-- start of EXERCISE MATERIALS --
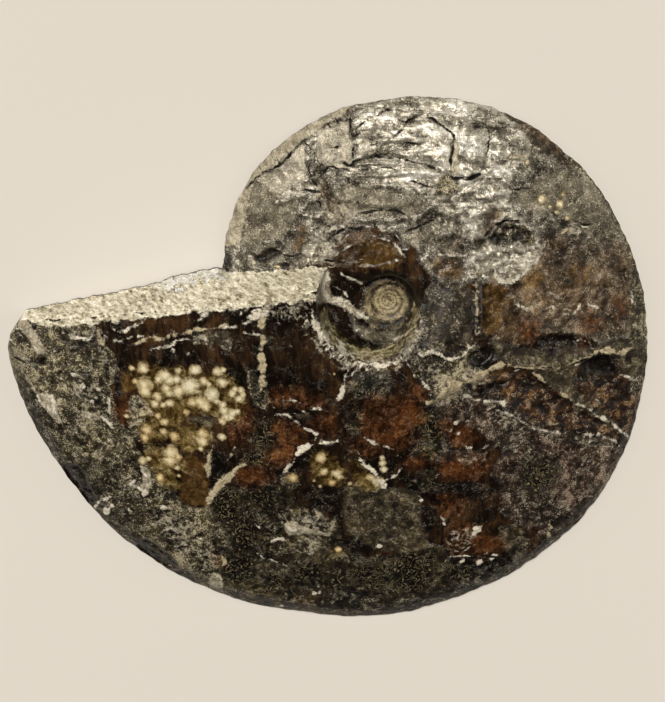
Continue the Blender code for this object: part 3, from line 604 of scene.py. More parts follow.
TAN_VEINS = (
    (1, (-124, -19, -118, -15, -113, -13, -109, -14, -104, -12, -97, -9, -88, -7.5,
           -80, -5.5, -74, -5)),
    (1.2, (-57, 9, -58.5, 4, -60, 0, -60.5, -8, -60.5, -16)),
    (1.9, (-60.4, -17, -60.4, -24, -60.8, -33, -61.4, -37)),
    (1.1, (-61.4, -37, -62, -41, -63, -46)),
    (1.7, (-89.7, -102.6, -87, -98, -85.4, -94.7, -81.9, -89.7, -76.9, -84, -73.6, -81,
           -70, -79)),
    (1, (-85.6, -68.4, -87.4, -73, -88.8, -80, -89.4, -88)),
    (0.3, (-73, -67, -77, -73, -80.4, -79)),
    (1.8, (18, -44, 23, -42, 28, -38, 34, -35)),
    (1.4, (34, -34, 40, -35, 45.7, -31.4, 51.4, -27.4, 57, -28)),
    (1, (57, -28, 61.4, -29.6, 70, -30.4, 77, -30.9)),
    (0.9, (80, -33.6, 85.7, -31.4, 92, -29.3, 96.4, -27, 100.7, -26.4, 103.6, -25)),
    (1.3, (103.6, -25, 106.4, -24.5, 110, -25.7, 114.3, -27, 120.7, -25.7)),
    (0.8, (68.6, -32, 73.6, -36.4, 78.6, -40.7)),
    (0.8, (84.6, -45, 87, -47, 93.6, -51.4, 101.4, -57)),
    (0.5, (78.6, -60, 84.3, -62, 87.9, -63)),
    (1.3, (84, -117, 85, -122, 84, -127, 83, -130)),
    (1.3, (-140.4, -11, -139, -15, -138, -20)),
    (0.9, (41.6, -13, 41, -8, 42, -3, 41.4, 2, 42, 7, 41, 12, 42.6, 17)),
    (0.9, (-40.6, -8.6, -37, -7)),
    (1, (-48.6, -11.4, -47, -13)),
    (2.6, (27, -34, 33, -37)),
    (2, (24, -41, 30, -43)),
    (0.4, (80, 37, 83, 38.4, 85.6, 36.4, 84, 33.6, 80.6, 34)),
    (0.6, (-91, -132, -88, -130.6, -84, -134, -82.4, -139, -85, -143.4)),
    (0.5, (-42, -123, -39.6, -126, -42, -129.6, -39, -132.6)),
    (0.5, (-36.6, -127, -35, -130)),
)
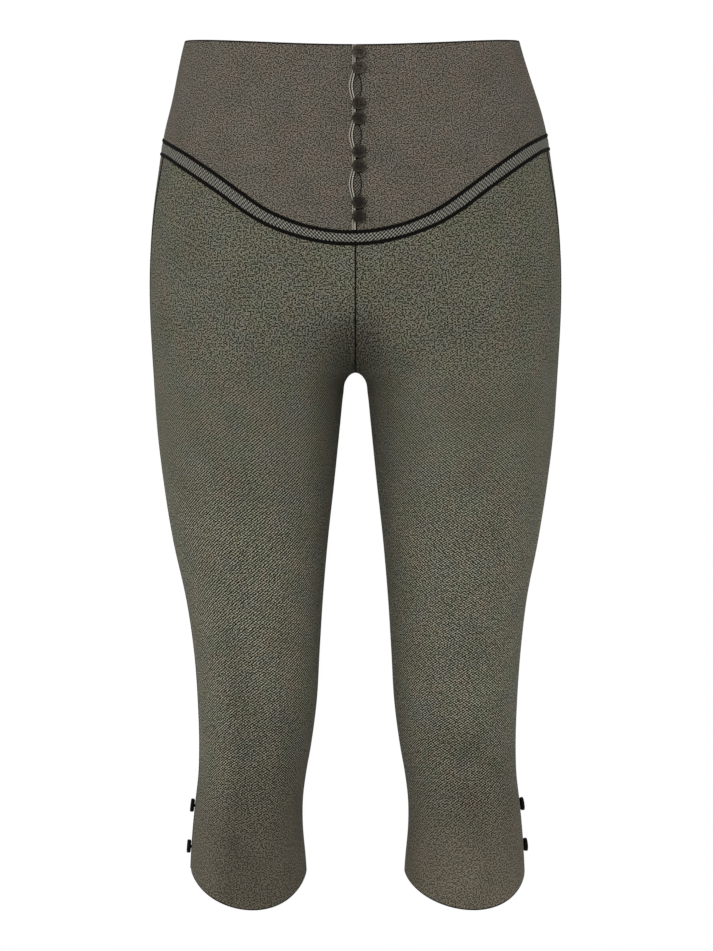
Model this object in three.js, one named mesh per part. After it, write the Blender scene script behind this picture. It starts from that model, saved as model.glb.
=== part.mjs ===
// Capri pants, filled out as worn and open at the waist and at both hems.
// Millimetres, +Z up. The front faces -Y and the wearer's left leg is on +X.
// The origin is the middle of the waist opening, level with its sides, where
// the wearer's waist holds the garment up.

import * as THREE from "three";

// ---- Cloth, seams and trim -------------------------------------------------
const CLOTH = 1.5; // thickness of a cloth wall
const SEAM_GAP = 0.3; // space left between neighbouring pieces
const BAND_PIPING = { width: 2.8, proud: 0.7 }; // the two cords of the hip band
const SIDE_PIPING = { width: 1.5, proud: 0.5 }; // the cord of a side seam

// ---- Levels ----------------------------------------------------------------
const WAIST_DIP = 15.8; // drop of the waist edge at centre front
const WAIST_DIP_POWER = 1.2;
const LEGS_LEVEL = -205; // where the leg panels' rows become level
const CROTCH = -282;
const HEM_START = -676; // lowest level row above the curved hems
const HEM_CORNER = { side: -705.5, inseam: -708 }; // the hem at its corners
const HEM_DROP = { front: 26, back: 20 }; // and how far it falls between them
const HEM_POWER = 1.6;
const HEM_TURN = { right: -3, left: 6 }; // degrees outward, low point of the hem

// ---- The general figure that the cloth is cut to ---------------------------
// One row for each level. "out" is the half width, "centre" and "inner" are
// the middle and the inner reach of one leg's section, "front" and "back" are
// its depths, and "power" is the roundness of its superellipse.
const FIGURE_COLUMNS = ["level", "out", "centre", "inner", "front", "back", "power"];
const FIGURE = [
  [0, 142.4, 0, -142.4, -92, 90, 2.35],
  [-40, 152.7, 0, -152.7, -97, 95, 2.33],
  [-80, 163.0, 0, -163.0, -102, 101, 2.3],
  [-112, 168.0, 0, -168.0, -105, 107, 2.28],
  [-143, 172.3, 0, -172.3, -107, 113, 2.25],
  [-175, 175.0, 0, -175.0, -107.5, 120, 2.22],
  [-200, 175.7, 9, -150.0, -107, 123, 2.2],
  [-220, 175.5, 27, -105.0, -106, 123.6, 2.18],
  [-240, 174.8, 50, -55.0, -104, 122, 2.16],
  [-255, 174.0, 67, -22.0, -102.5, 119.5, 2.14],
  [-268, 173.2, 79, -3.2, -101, 116.3, 2.12],
  [-275, 172.8, 84.2, 4.6, -100, 114.4, 2.11],
  [-282, 172.3, 88, 10.0, -99, 112.3, 2.1],
  [-289, 171.9, 90.5, 13.1, -98.2, 110.2, 2.1],
  [-300, 171.2, 92.2, 14.4, -96.8, 106.8, 2.1],
  [-323, 169.6, 93.0, 16.2, -94.5, 99.3, 2.1],
  [-374, 163.4, 92.0, 20.5, -90, 85, 2.1],
  [-425, 155.0, 90.3, 25.5, -86, 74, 2.1],
  [-476, 144.2, 87.3, 29.5, -82, 63, 2.1],
  [-519, 138.4, 85.6, 32.0, -79, 56, 2.1],
  [-562, 135.2, 85.2, 34.4, -76.5, 51, 2.1],
  [-600, 134.1, 86.8, 39.2, -73, 49, 2.1],
  [-622, 134.8, 89.2, 43.0, -70, 51, 2.1],
  [-647, 137.7, 91.8, 45.9, -67, 56, 2.1],
  [-664, 139.6, 92.9, 46.1, -64.5, 60, 2.1],
  [-700, 142.3, 92.9, 43.4, -60, 66, 2.1],
  [-742, 143.5, 92.4, 41.2, -56, 69, 2.1],
];
// The widths are blended over this radius where the two legs join, which
// rounds the crotch and keeps the sections smooth across the centre plane.
const LEG_BLEND = 10;
const JOINED_ABOVE = -176; // the two halves are one plain oval above this level
const WAIST_LEAN = { reach: 2.9, from: -65 }; // the waist's sides stand to the right
const CALF_WIDER = 1.9; // how much wider the left calf stands than the mean
const CALF_RANGE = [-400, -540];

// ---- The hip band ----------------------------------------------------------
// Levels of its two piping cords by share of the way round, where 0 is centre
// front, 1 the side and 2 centre back.
const BAND_COLUMNS = ["share", "upper", "lower"];
const BAND = [
  [0.0, -171.3, -180.9],
  [0.08, -170.0, -179.8],
  [0.16, -166.2, -176.1],
  [0.24, -159.7, -170.3],
  [0.32, -150.6, -162.3],
  [0.4, -138.5, -151.3],
  [0.5, -123.1, -135.6],
  [0.6, -109.5, -121.9],
  [0.7, -98.2, -110.2],
  [0.8, -90.2, -101.0],
  [0.9, -84.8, -96.0],
  [1.0, -81.2, -93.4],
  [1.5, -88.5, -101.0],
  [2.0, -105.0, -117.5],
];
const BAND_TURN = 0.015; // share by which the band's low point sits to the right
const BAND_TILT = 2.1; // how much the left side's cords stand above the mean, at the side
const TILT_SHARES = [0.35, 0.8]; // where that tilt sets in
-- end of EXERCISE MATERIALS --
• _BRIEF_
Using the listing above, reproduce each line without omission.

• _EXERCISE RESULT_
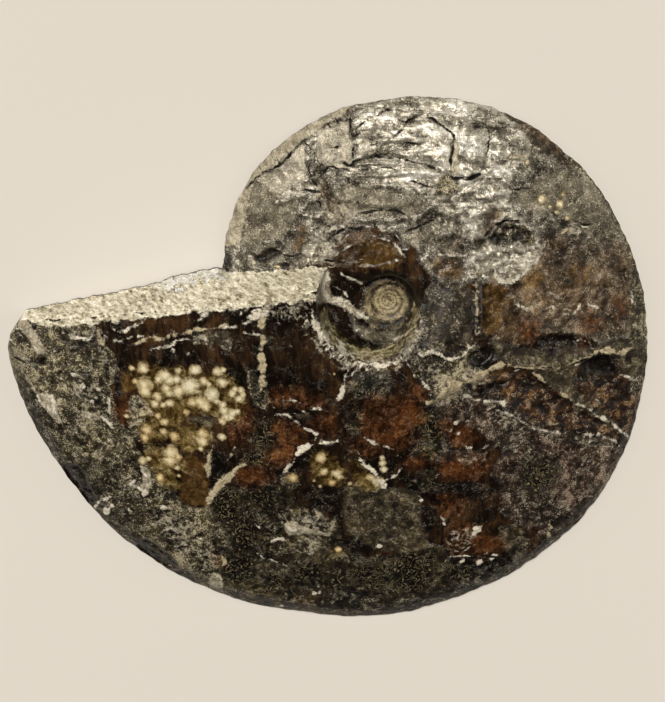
Continue the Blender code for this object: part 3, from line 604 of scene.py. More parts follow.
TAN_VEINS = (
    (1, (-124, -19, -118, -15, -113, -13, -109, -14, -104, -12, -97, -9, -88, -7.5,
           -80, -5.5, -74, -5)),
    (1.2, (-57, 9, -58.5, 4, -60, 0, -60.5, -8, -60.5, -16)),
    (1.9, (-60.4, -17, -60.4, -24, -60.8, -33, -61.4, -37)),
    (1.1, (-61.4, -37, -62, -41, -63, -46)),
    (1.7, (-89.7, -102.6, -87, -98, -85.4, -94.7, -81.9, -89.7, -76.9, -84, -73.6, -81,
           -70, -79)),
    (1, (-85.6, -68.4, -87.4, -73, -88.8, -80, -89.4, -88)),
    (0.3, (-73, -67, -77, -73, -80.4, -79)),
    (1.8, (18, -44, 23, -42, 28, -38, 34, -35)),
    (1.4, (34, -34, 40, -35, 45.7, -31.4, 51.4, -27.4, 57, -28)),
    (1, (57, -28, 61.4, -29.6, 70, -30.4, 77, -30.9)),
    (0.9, (80, -33.6, 85.7, -31.4, 92, -29.3, 96.4, -27, 100.7, -26.4, 103.6, -25)),
    (1.3, (103.6, -25, 106.4, -24.5, 110, -25.7, 114.3, -27, 120.7, -25.7)),
    (0.8, (68.6, -32, 73.6, -36.4, 78.6, -40.7)),
    (0.8, (84.6, -45, 87, -47, 93.6, -51.4, 101.4, -57)),
    (0.5, (78.6, -60, 84.3, -62, 87.9, -63)),
    (1.3, (84, -117, 85, -122, 84, -127, 83, -130)),
    (1.3, (-140.4, -11, -139, -15, -138, -20)),
    (0.9, (41.6, -13, 41, -8, 42, -3, 41.4, 2, 42, 7, 41, 12, 42.6, 17)),
    (0.9, (-40.6, -8.6, -37, -7)),
    (1, (-48.6, -11.4, -47, -13)),
    (2.6, (27, -34, 33, -37)),
    (2, (24, -41, 30, -43)),
    (0.4, (80, 37, 83, 38.4, 85.6, 36.4, 84, 33.6, 80.6, 34)),
    (0.6, (-91, -132, -88, -130.6, -84, -134, -82.4, -139, -85, -143.4)),
    (0.5, (-42, -123, -39.6, -126, -42, -129.6, -39, -132.6)),
    (0.5, (-36.6, -127, -35, -130)),
)
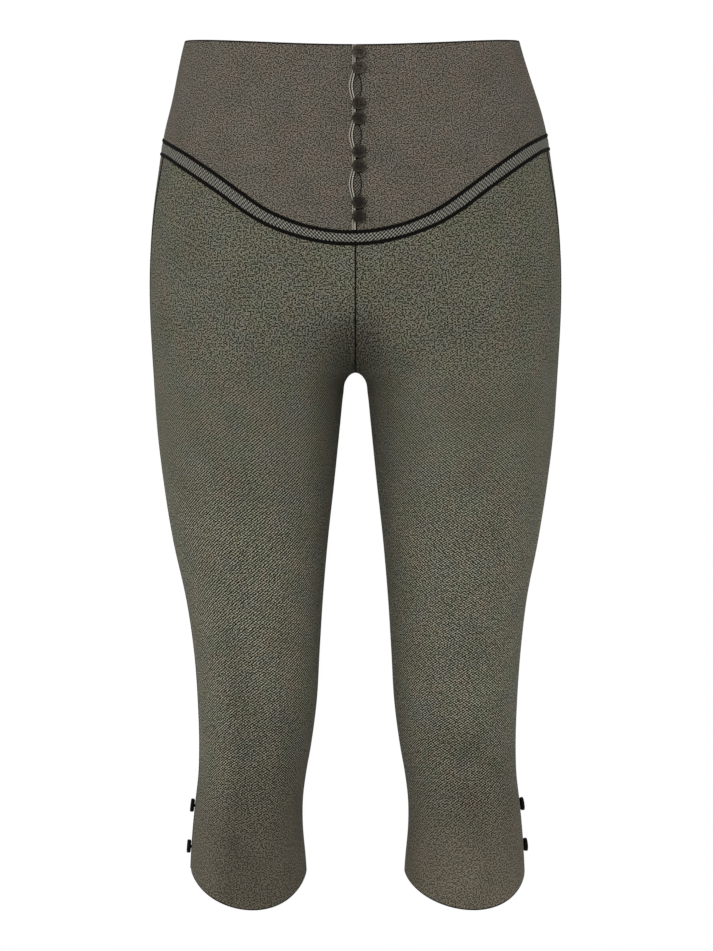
Model this object in three.js, one named mesh per part. After it, write the Blender scene script behind this picture. It starts from that model, saved as model.glb.
=== part.mjs ===
// Capri pants, filled out as worn and open at the waist and at both hems.
// Millimetres, +Z up. The front faces -Y and the wearer's left leg is on +X.
// The origin is the middle of the waist opening, level with its sides, where
// the wearer's waist holds the garment up.

import * as THREE from "three";

// ---- Cloth, seams and trim -------------------------------------------------
const CLOTH = 1.5; // thickness of a cloth wall
const SEAM_GAP = 0.3; // space left between neighbouring pieces
const BAND_PIPING = { width: 2.8, proud: 0.7 }; // the two cords of the hip band
const SIDE_PIPING = { width: 1.5, proud: 0.5 }; // the cord of a side seam

// ---- Levels ----------------------------------------------------------------
const WAIST_DIP = 15.8; // drop of the waist edge at centre front
const WAIST_DIP_POWER = 1.2;
const LEGS_LEVEL = -205; // where the leg panels' rows become level
const CROTCH = -282;
const HEM_START = -676; // lowest level row above the curved hems
const HEM_CORNER = { side: -705.5, inseam: -708 }; // the hem at its corners
const HEM_DROP = { front: 26, back: 20 }; // and how far it falls between them
const HEM_POWER = 1.6;
const HEM_TURN = { right: -3, left: 6 }; // degrees outward, low point of the hem

// ---- The general figure that the cloth is cut to ---------------------------
// One row for each level. "out" is the half width, "centre" and "inner" are
// the middle and the inner reach of one leg's section, "front" and "back" are
// its depths, and "power" is the roundness of its superellipse.
const FIGURE_COLUMNS = ["level", "out", "centre", "inner", "front", "back", "power"];
const FIGURE = [
  [0, 142.4, 0, -142.4, -92, 90, 2.35],
  [-40, 152.7, 0, -152.7, -97, 95, 2.33],
  [-80, 163.0, 0, -163.0, -102, 101, 2.3],
  [-112, 168.0, 0, -168.0, -105, 107, 2.28],
  [-143, 172.3, 0, -172.3, -107, 113, 2.25],
  [-175, 175.0, 0, -175.0, -107.5, 120, 2.22],
  [-200, 175.7, 9, -150.0, -107, 123, 2.2],
  [-220, 175.5, 27, -105.0, -106, 123.6, 2.18],
  [-240, 174.8, 50, -55.0, -104, 122, 2.16],
  [-255, 174.0, 67, -22.0, -102.5, 119.5, 2.14],
  [-268, 173.2, 79, -3.2, -101, 116.3, 2.12],
  [-275, 172.8, 84.2, 4.6, -100, 114.4, 2.11],
  [-282, 172.3, 88, 10.0, -99, 112.3, 2.1],
  [-289, 171.9, 90.5, 13.1, -98.2, 110.2, 2.1],
  [-300, 171.2, 92.2, 14.4, -96.8, 106.8, 2.1],
  [-323, 169.6, 93.0, 16.2, -94.5, 99.3, 2.1],
  [-374, 163.4, 92.0, 20.5, -90, 85, 2.1],
  [-425, 155.0, 90.3, 25.5, -86, 74, 2.1],
  [-476, 144.2, 87.3, 29.5, -82, 63, 2.1],
  [-519, 138.4, 85.6, 32.0, -79, 56, 2.1],
  [-562, 135.2, 85.2, 34.4, -76.5, 51, 2.1],
  [-600, 134.1, 86.8, 39.2, -73, 49, 2.1],
  [-622, 134.8, 89.2, 43.0, -70, 51, 2.1],
  [-647, 137.7, 91.8, 45.9, -67, 56, 2.1],
  [-664, 139.6, 92.9, 46.1, -64.5, 60, 2.1],
  [-700, 142.3, 92.9, 43.4, -60, 66, 2.1],
  [-742, 143.5, 92.4, 41.2, -56, 69, 2.1],
];
// The widths are blended over this radius where the two legs join, which
// rounds the crotch and keeps the sections smooth across the centre plane.
const LEG_BLEND = 10;
const JOINED_ABOVE = -176; // the two halves are one plain oval above this level
const WAIST_LEAN = { reach: 2.9, from: -65 }; // the waist's sides stand to the right
const CALF_WIDER = 1.9; // how much wider the left calf stands than the mean
const CALF_RANGE = [-400, -540];

// ---- The hip band ----------------------------------------------------------
// Levels of its two piping cords by share of the way round, where 0 is centre
// front, 1 the side and 2 centre back.
const BAND_COLUMNS = ["share", "upper", "lower"];
const BAND = [
  [0.0, -171.3, -180.9],
  [0.08, -170.0, -179.8],
  [0.16, -166.2, -176.1],
  [0.24, -159.7, -170.3],
  [0.32, -150.6, -162.3],
  [0.4, -138.5, -151.3],
  [0.5, -123.1, -135.6],
  [0.6, -109.5, -121.9],
  [0.7, -98.2, -110.2],
  [0.8, -90.2, -101.0],
  [0.9, -84.8, -96.0],
  [1.0, -81.2, -93.4],
  [1.5, -88.5, -101.0],
  [2.0, -105.0, -117.5],
];
const BAND_TURN = 0.015; // share by which the band's low point sits to the right
const BAND_TILT = 2.1; // how much the left side's cords stand above the mean, at the side
const TILT_SHARES = [0.35, 0.8]; // where that tilt sets in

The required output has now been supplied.